One-armed boxer: why this specimen matters

Fossil pterobranchs have been discovered before, but they tend to just be a tube – because that’s the hard part of the animal. This new specimen, however, has a perfectly preserved arm with 36 clearly visible tentacles (there is a second arm, but most of that is missing). For the first time, we are able to see what a pterobranch from the Cambrian era looked like – and it looks very much like some of the 20-30 species that are known to exist today. This is a creature which found its niche on the ocean floor and has not evolved significantly in 525 million years.

Although it is the largest hemichordate fossil ever found, it is (to a human perspective) far from huge. The tube is 14mm long and the more complete of the two arms is 22.5mm, although the tip is missing. So the whole fossil is less than 4cm in length. Individual zooids in living pterobranch colonies are often only 1mm long, though. By comparison, this is a prehistoric giant.
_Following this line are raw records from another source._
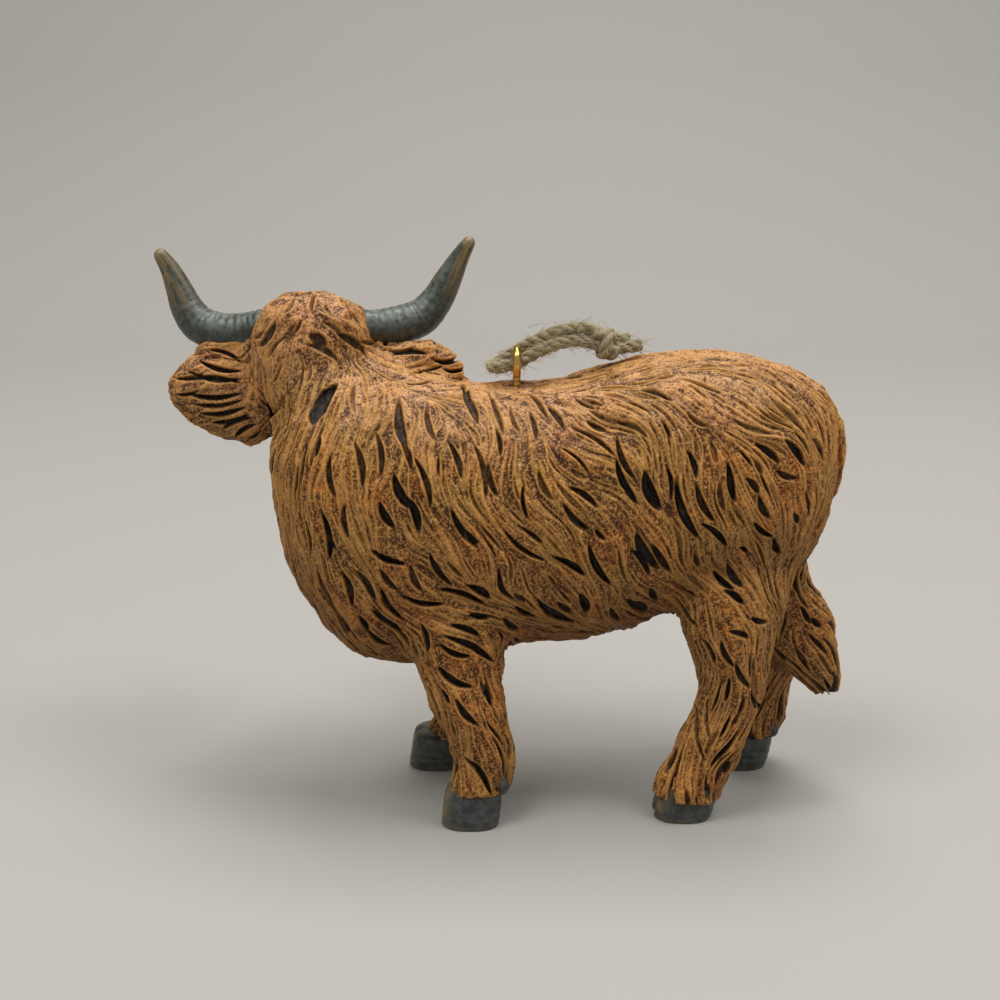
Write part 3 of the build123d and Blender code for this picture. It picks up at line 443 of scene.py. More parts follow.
def form_grid(form, spacing):
    """A form's grid: rows evenly spaced along its outline, columns evenly round it by the oval's own angle."""
    table = form["table"]
    size = table[:, 3:].max(axis=1)
    walked = np.concatenate([[0], np.cumsum(np.hypot(np.diff(table[:, 0]), np.diff(size)))])
    rows = max(8, int(walked[-1] / spacing))
    s = np.interp(np.linspace(0, walked[-1], rows), walked, table[:, 0])
    rough = 2 * np.pi * np.sqrt((table[:, 3] ** 2 + ((table[:, 4] + table[:, 5]) / 2) ** 2) / 2)
    columns = int(np.percentile(rough, 85) / spacing)
    angle = 2 * np.pi * np.arange(columns) / columns
    middle_u, middle_v, half_u, above, below = (np.interp(s, table[:, 0], table[:, i])[:, None] for i in range(1, 6))
    n = form["power"]
    cos, sin = np.cos(angle)[None], np.sin(angle)[None]
    du = half_u * np.sign(cos) * np.abs(cos) ** (2 / n)
    dv = np.where(sin > 0, above, below) * np.sign(sin) * np.abs(sin) ** (2 / n)
    return (form["origin"] + s[:, None, None] * form["along"] + (middle_u + du)[..., None] * form["side"]
            + (middle_v + dv)[..., None] * form["up"]), s


def sunk(points, name, names):
    """How far a form's grid sinks under the coat where another form is nearer: up to 1.4 mm, by a soft step."""
    deepest = 1.4
    own = form_distance(points, forms[name])
    others = np.min([form_distance(points, forms[other]) for other in names if other != name] + [own + 9], axis=0)
    t = np.clip((own - others - 0.02) / 0.7, 0, 1)
    return deepest * t * t * (3 - 2 * t)


# Each form's skin on a coarse grid, in layers: the point, its normal and the hair's run there, how far it sinks
# under the next form, and the field's value. With it go the rows' places along the form.
coarse = 0.76
skins = {}
for name, form in forms.items():
    grid, places = form_grid(form, coarse)
    flat = grid.reshape(-1, 3)
    names = near_forms(flat)
    points, normals = settle(flat, names)
    layers = np.column_stack([points, normals, hair_way(points, normals), sunk(points, name, names),
                              coat_field(points, names)])
    skins[name] = layers.reshape(*grid.shape[:2], -1), places

# Strokes all over the coat, from starts spread one to a cell. Gouges: length 2.5 to 8 mm, width 0.3 to 1.26 mm,
# fainter above 58 mm, stronger below 46 mm and faint next to the seen ones. Ridges: length 5 to 13 mm, width
# 0.26 to 0.46 mm. All of them, the seen ones too, are then widened by a tenth.
shown = np.concatenate([layers[(layers[..., 9] < 0.1) & (np.abs(layers[..., 10]) < 0.1), :3]
                        for layers, _ in skins.values()])
shown = shown[random.permutation(len(shown))]


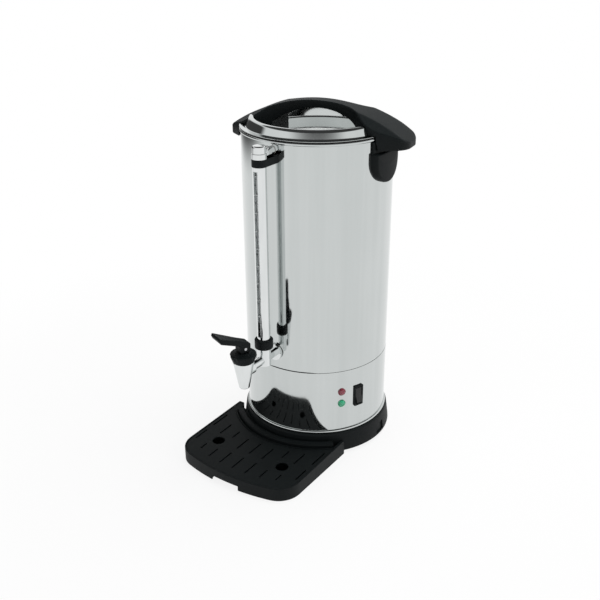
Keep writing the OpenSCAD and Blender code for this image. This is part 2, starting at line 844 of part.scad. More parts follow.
// The cap on the gauge, with the stub and its thinner thread that goes back through the tank's wall
module gauge_cap() {
    step_z = clamp_high_z + 7.4;
    color(steel) difference() {
        union() {
            at_gauge() rotate_extrude() polygon([
                [0, clamp_high_z], [cap_r - 0.4, clamp_high_z], [cap_r, clamp_high_z + 0.4],
                [cap_r, step_z - 0.4],
                [cap_r - 0.4, step_z], [cap_top_r, step_z + 0.2], [cap_top_r, gauge_top_z - 1.8],
                [cap_top_r - 0.6, gauge_top_z - 0.6], [cap_top_r - 2, gauge_top_z], [0, gauge_top_z]
            ]);
            outwards(stub_z) post(stub_r, stub_face_y, gauge_y);
            outwards(stub_z) post(stub_thread_r, tank_r - 12, gauge_y);
            outwards(stub_z) post(stub_collar_r, tank_r + 9, gauge_y - shield_r - 0.5);
        }
        at_gauge() post(glass_r + 0.3, clamp_high_z - 1, glass_high_z + 3.5);
        outwards(stub_z) post(stub_bore_r, tank_r - 13, gauge_y);
    }
}

module stub_seal() {
    color([0.75, 0.75, 0.72]) difference() {
        outwards(stub_z) pipe(6, stub_thread_r + gap, tank_r - 3.6, stub_face_y - gap);
        pipe(tank_r + gap, tank_in_r - gap, 400, 500);
    }
}

module stub_nut() {
    color(steel) outwards(stub_z) nut(12.5, stub_thread_r + gap, tank_r - 8, tank_r - 3.7);
}

strap_r = 10.4;
strap_half = 10.2;
strap_in_half = 8.9;
strap_foot = 6;

// A strap round the front of the shield, with straight sides back to a foot on the tank
module gauge_clamp() {
    color(black) difference() {
        union() {
            at_gauge() post(strap_r, clamp_low_z, clamp_high_z - gap);
            block([-strap_half, -gauge_y, clamp_low_z], [strap_half, -tank_r + 3, clamp_high_z - gap]);
        }
        at_gauge() post(shield_r + gap, clamp_low_z - 1, clamp_high_z + 1);
        block(
            [-strap_in_half, -gauge_y, clamp_low_z - 1],
            [strap_in_half, -tank_r - strap_foot, clamp_high_z + 1]
        );
        post(tank_r + gap, clamp_low_z - 1, clamp_high_z + 1);
        outwards(clamp_z) post(1.55, 100, tank_r + strap_foot - 0.5);
    }
}

module clamp_screw() {
    color(dull_steel) outwards(clamp_z) {
        post(1.5, tank_in_r - 0.3, tank_r + strap_foot - 1);
        post(3.4, tank_in_r - 2.6, tank_in_r - 0.2);
    }
}

// ---- Side brackets ----

bracket_face = 119;
bracket_half_w = 28.5;
bracket_arc_z = 449;
bracket_top_z = 462.6;
bracket_plate_r = 112.9;
bracket_plate_z = 478.4;

// The outline of a bracket: straight sides over a half circle
module bracket_outline(w) {
    translate([0, bracket_arc_z]) circle(w);
    translate([-w, bracket_arc_z]) square([2 * w, bracket_top_z - bracket_arc_z]);
}

// A bracket on the tank's side, with a wide root, a slightly smaller face, and a thin back plate
// that stands up between the tank and the handle's skirt
module lock_bracket() {
    plate_half_w = bracket_half_w + 1;
    difference() {
        union() {
            intersection() {
                union() {
                    for (rim = [[2.5, 1.4], [1, 0.6], [0, -0.6]]) rotate([90, 0, 0])
                        linear_extrude(bracket_face - rim[0]) bracket_outline(bracket_half_w + rim[1]);
                }
                block([-40, -bracket_face - 1, 400], [40, -80, bracket_top_z]);
            }
            intersection() {
                post(bracket_plate_r, bracket_arc_z + 5, bracket_plate_z);
                block([-plate_half_w, -bracket_face, 440], [plate_half_w, -80, 490]);
            }
        }
        post(tank_r + gap, 400, 480);
        for (z = bracket_screw_z) outwards(z) post(2.02, 90, bracket_face - 3);
    }
}

module lock_bracket_right() {
    color(black) facing(90) lock_bracket();
}

module lock_bracket_left() {
    color(black) facing(-90) lock_bracket();
}

module bracket_screws() {
    color(dull_steel) for (az = [-90, 90], z = bracket_screw_z) facing(az) outwards(z) {
        post(2, tank_in_r - 0.3, bracket_face - 4);
        post(4, tank_in_r - 3, tank_in_r - 0.2);
    }
}

// ---- Lid ----

seal_low_z = rim_top_z + 0.1;
lip_low_z = 480.2;
lid_low_z = 485;
lid_sheet = 0.9;
lid_floor_z = 478.3;
lid_flange_z = lid_low_z + lid_sheet;
lid_clear = 0.1;

// The lid's upper side from its middle outwards: sunk floor, raised shoulder and flange
lid_path = [
    [0, lid_floor_z], [82, lid_floor_z], [84.8, lid_floor_z + 0.8], [86.4, lid_floor_z + 3], [89.2, 494.4],
    [90.2, 496.8], [91.8, 497.8], [93.8, 498], [96, 497.4], [98, 495.9], [99.4, 493.6], [102.2, 487.8],
    [103.4, lid_flange_z + 0.5], [105.2, lid_flange_z], [lid_r, lid_flange_z]
];

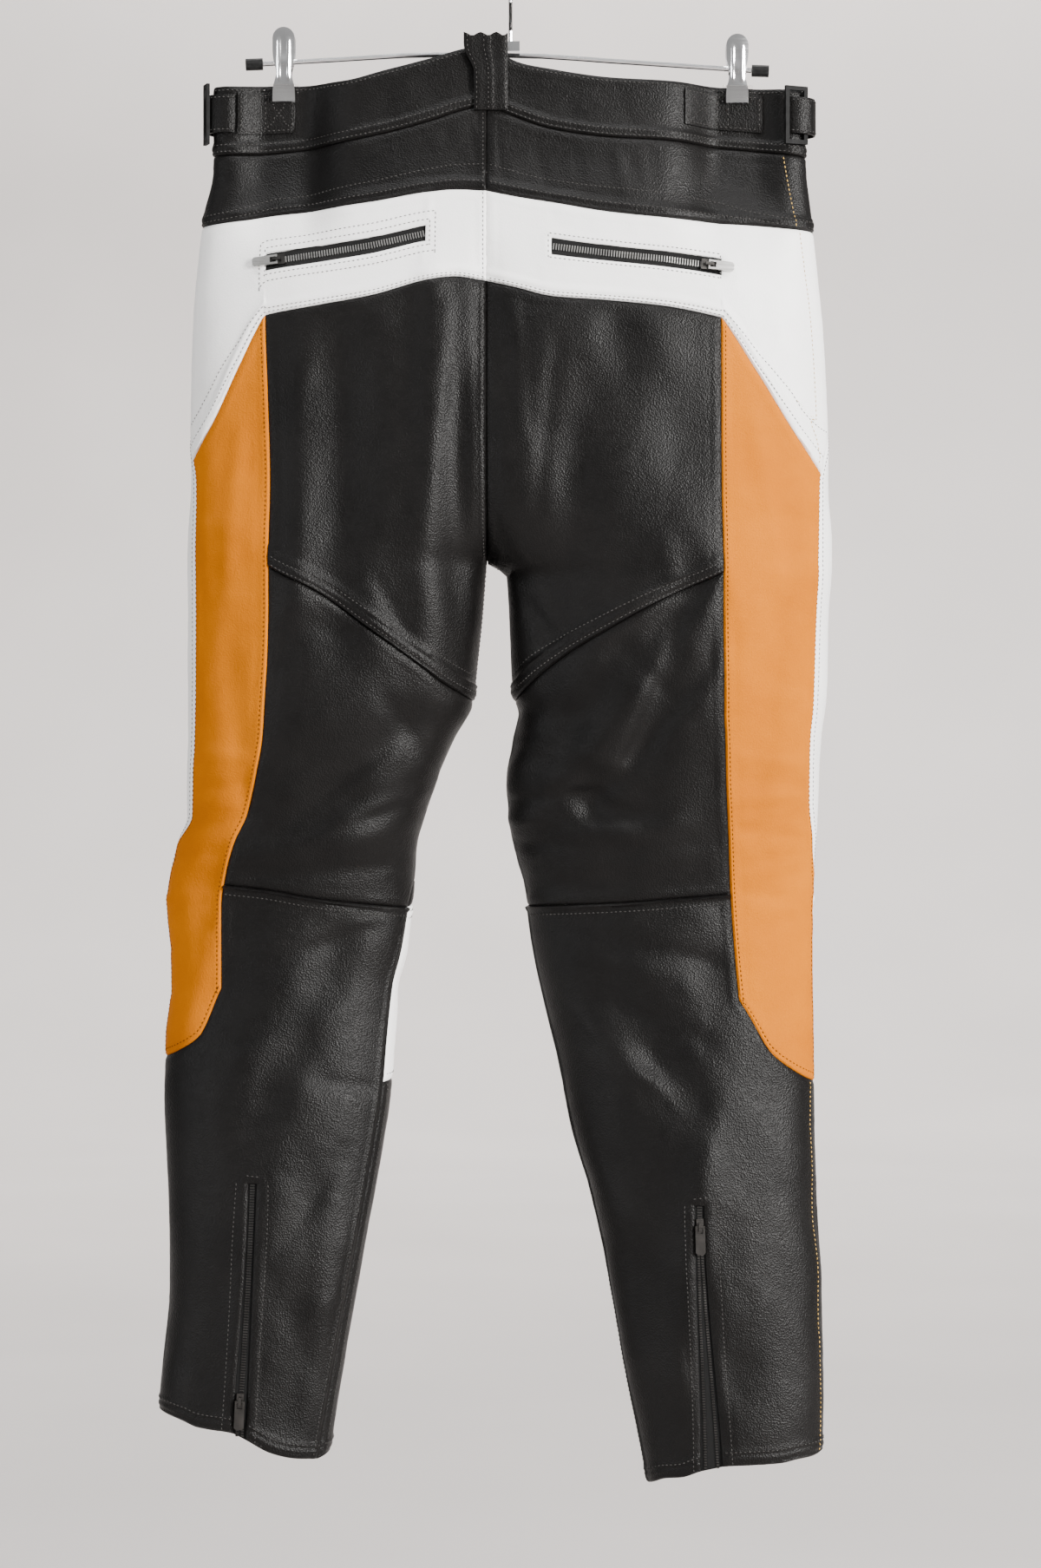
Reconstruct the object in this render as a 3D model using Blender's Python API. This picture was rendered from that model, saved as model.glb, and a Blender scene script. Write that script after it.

The specimen was found in Yunnan, a province in southwest China which is rich in all sorts of fossils and has already given its name to species such as the primitive chordate Yunnanozoon and the prosauropod Yunnanosaurus. Xian-guang Hou and Xiao-ya Ma from the Yunnan Key Laboratory for Palaeobiology at Yunnan University collaborated with academics from our Department of Geology – David Siveter, Richard Aldridge, Mark Williams and Jan Zalasiewicz – plus Derek Siveter from Oxford University’s Department of Earth Sciences.

Ah, but is it…?

While a discovery like this is terribly exciting, one of the basic rules of good science is that you don’t get carried away with the neatest idea but must consider and discount other possibilities. As the research team put it:

Alternative interpretations are less convincing: tubicolous polychaetes bear either unbranched oral tentacles or numerous feather-like radioles; entoprocts lack the tube, and their unbranched tentacles form an encircling crown; bryozoans possess either horseshoe-shaped lophophoral arms with densely arranged tentacles or numerous unbranched tentacles arranged circularly; phoronids have a large number of unbranched tentacles arranged in the form of a horseshoe or, in some species, a coil; some vermetid snails bear a few unbranched oral tentacles, but their tubes tend to be corkscrew-like or irregular.”

So with that lot out of the way, it probably is a pterobranch hemichordate – the largest species ever identified. One thing which can’t be determined is how this particular zooid fitted into a larger colony, if indeed it was part of a colony at all (a few species of pterobranch live solitary lives). The bottom of the tube is missing so we have no way of knowing whether it was attached to other individuals.**

As well as the tube, the one and a bit arms and the 36 tentacles, various parts of the fossil may represent other structures such as a contractile stalk, but really it’s impossible to say for certain. What can be said with certainty is that this discovery vastly expands our knowledge of these ancient creatures, both in and of itself and in its similarity to living pterobranchs.

Naming names

Which just leaves the question of what to call the beast. The new genus which it represents has been named Galeaplumosus, meaning ‘feathered helmet’, simply because of what it looks like. The species name assigned is abilus, from ‘ab’ (away from) and ‘nubilus’ (cloudy), a clever paraphrasing of Yunnan which literally means ‘south of the clouds’.

The study of G abilus was funded by the Royal Society and the National Natural Foundation of China and a paper describing the fossil has now been published in Current Biology. In a nice touch, the paper is dedicated to Professor RB ‘Barrie’ Rickards, a Cambridge-based palaeontologist and world authority on graptolites who passed away in 2009.

*Today’s word is ‘zooid’, meaning an individual animal that is connected to others as part of a larger colony, like coral.

**The pieces that connect zooids within a colony are called stolons.